:: Written exercise ::
Up to and including the line that contains "its flattest face.", write out each line of the material from its first line, exactly.
+++ Data provided
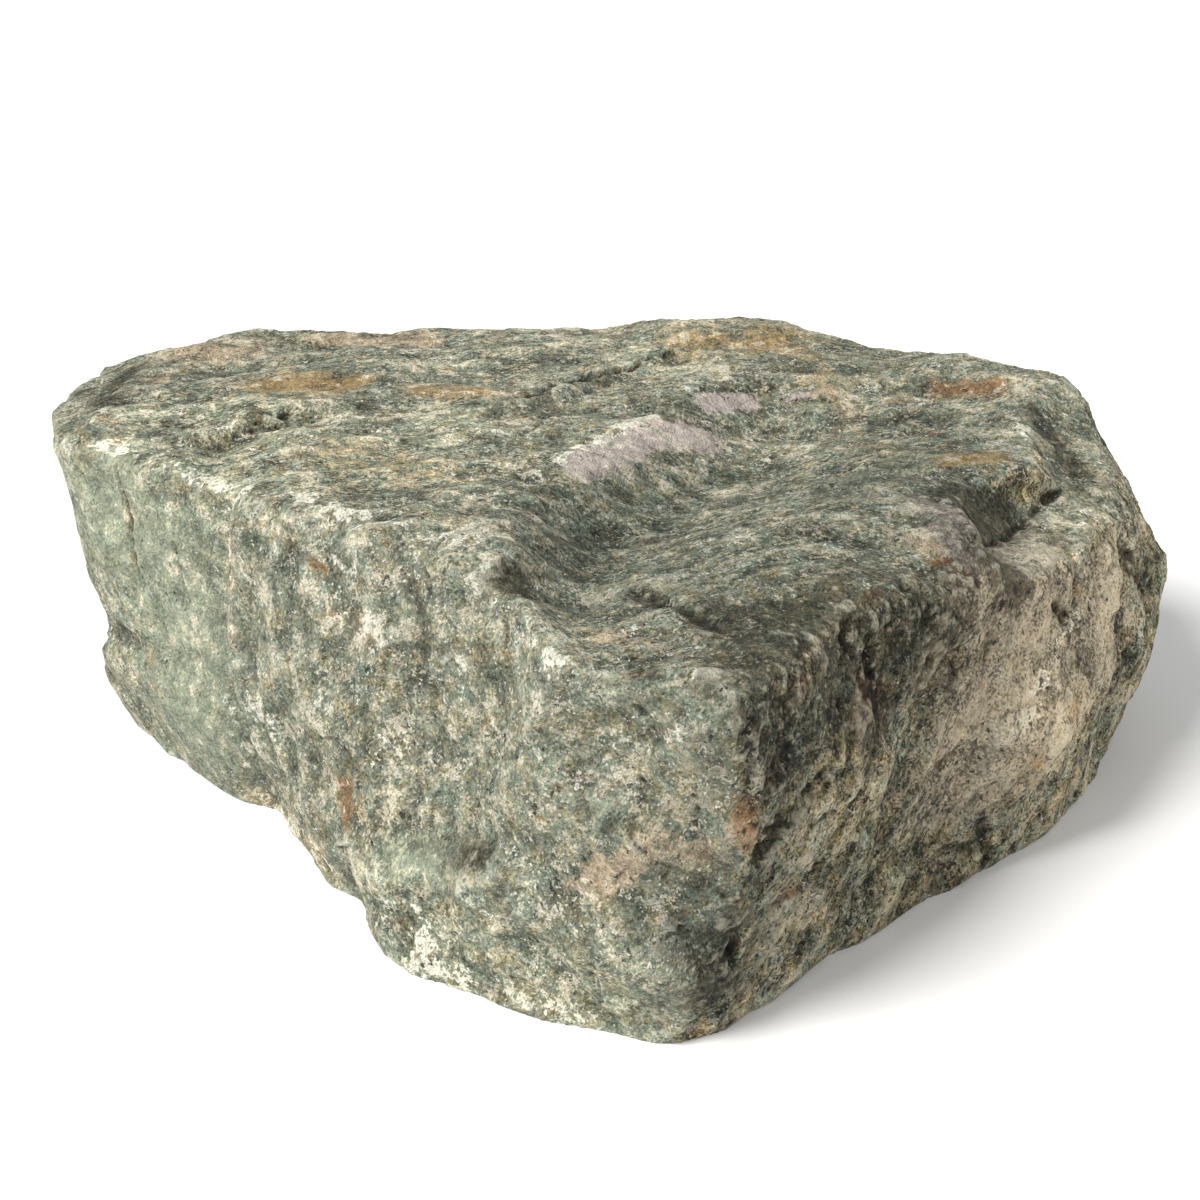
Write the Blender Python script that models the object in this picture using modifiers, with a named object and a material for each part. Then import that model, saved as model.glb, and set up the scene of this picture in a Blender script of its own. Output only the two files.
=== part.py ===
"""A rough rock: one broken block of green foliated schist, lying on its flattest face.

The block is about 0.39 m long, 0.29 m deep and 0.12 m high. +X runs along its length, +Y towards
its back and +Z up. The origin is at the middle of its box, at the level that it rests on.

It broke out of its outcrop along flat joints, so each chunk of it is the hull of a few corners.
The chunks are joined into one solid, and its broken edges are worn round. Then the ledges, lumps
and hollows of each face are worked in, with the ribs that its layers leave where they weather.
Last, the base is cut flat and the solid is put over the origin.
"""
import bmesh
import bpy
from mathutils import Vector, noise
import numpy as np

MM = 0.001              # metres in a millimetre: every size and place below is in mm
VOXEL = 3.0             # cell of the mesh that the surface is worked on
WEAR_ROUNDS = 7         # how far the broken edges are worn round
TRIANGLES = 10600       # kept where the surface is thinned, before the base is cut away
SHARP_ANGLE = 0.7       # radians between two faces, past which their edge is shaded sharp

# The layers of the schist run along X and lean back as they rise. Weather leaves ribs across them.
LAYER_NORMAL = (-0.10, 0.86, -0.50)
RIB_SPACING = 11
RIB_LENGTH = 60
RIB_HEIGHT = 1.8
SWELL_SIZE = 38
SWELL_HEIGHT = 2.2

STONE_COLOUR = (0.29, 0.285, 0.21, 1.0)
STONE_ROUGHNESS = 0.85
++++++
:: Exercise answer ::
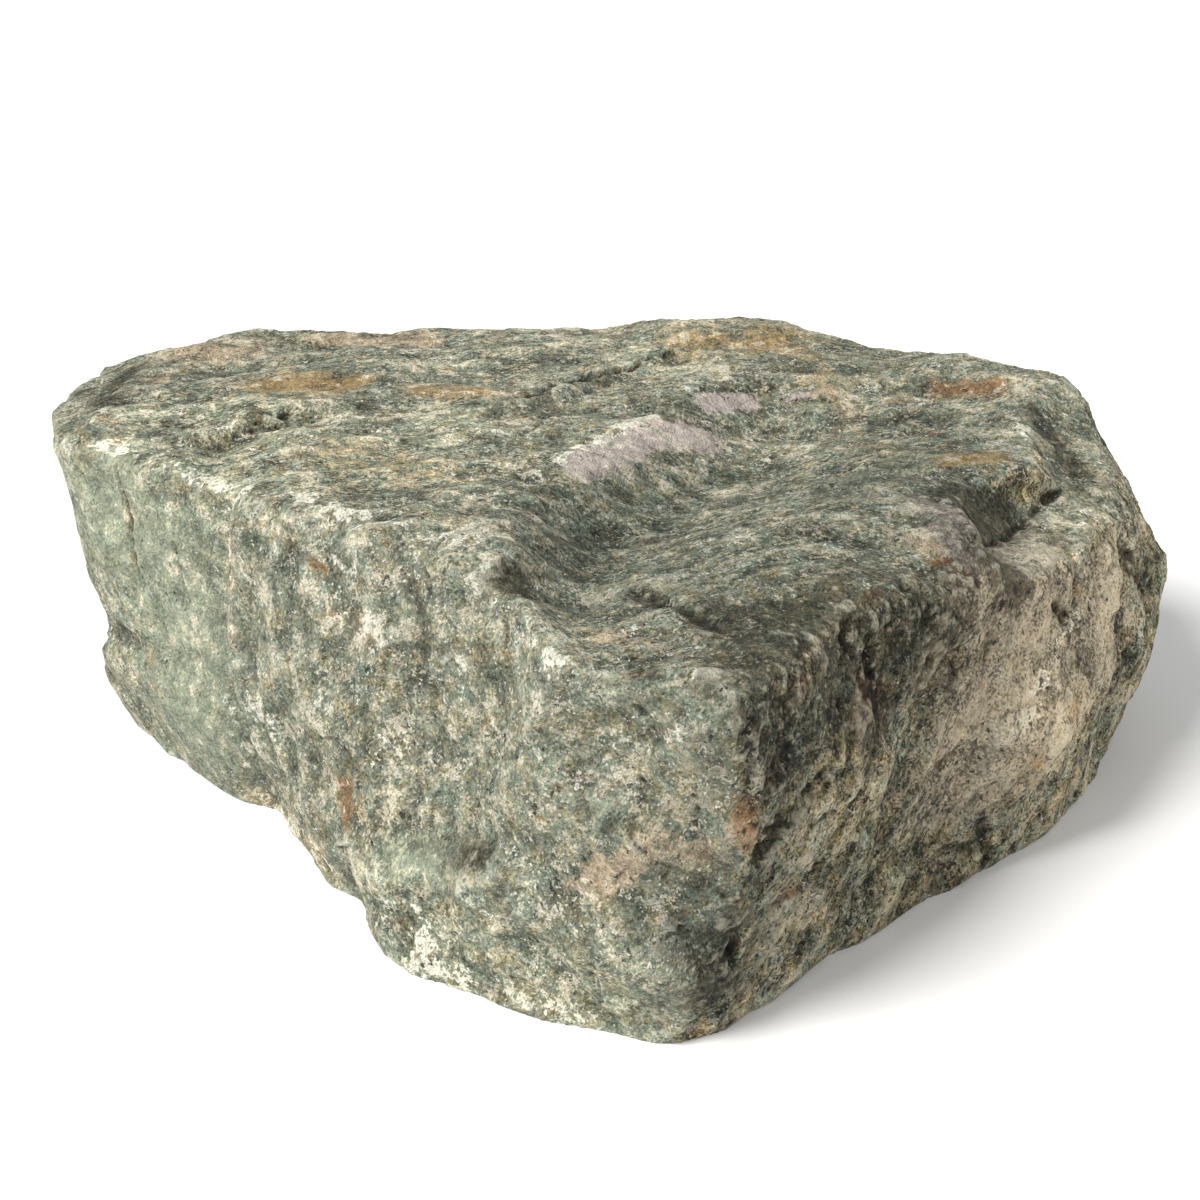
Write the Blender Python script that models the object in this picture using modifiers, with a named object and a material for each part. Then import that model, saved as model.glb, and set up the scene of this picture in a Blender script of its own. Output only the two files.
=== part.py ===
"""A rough rock: one broken block of green foliated schist, lying on its flattest face.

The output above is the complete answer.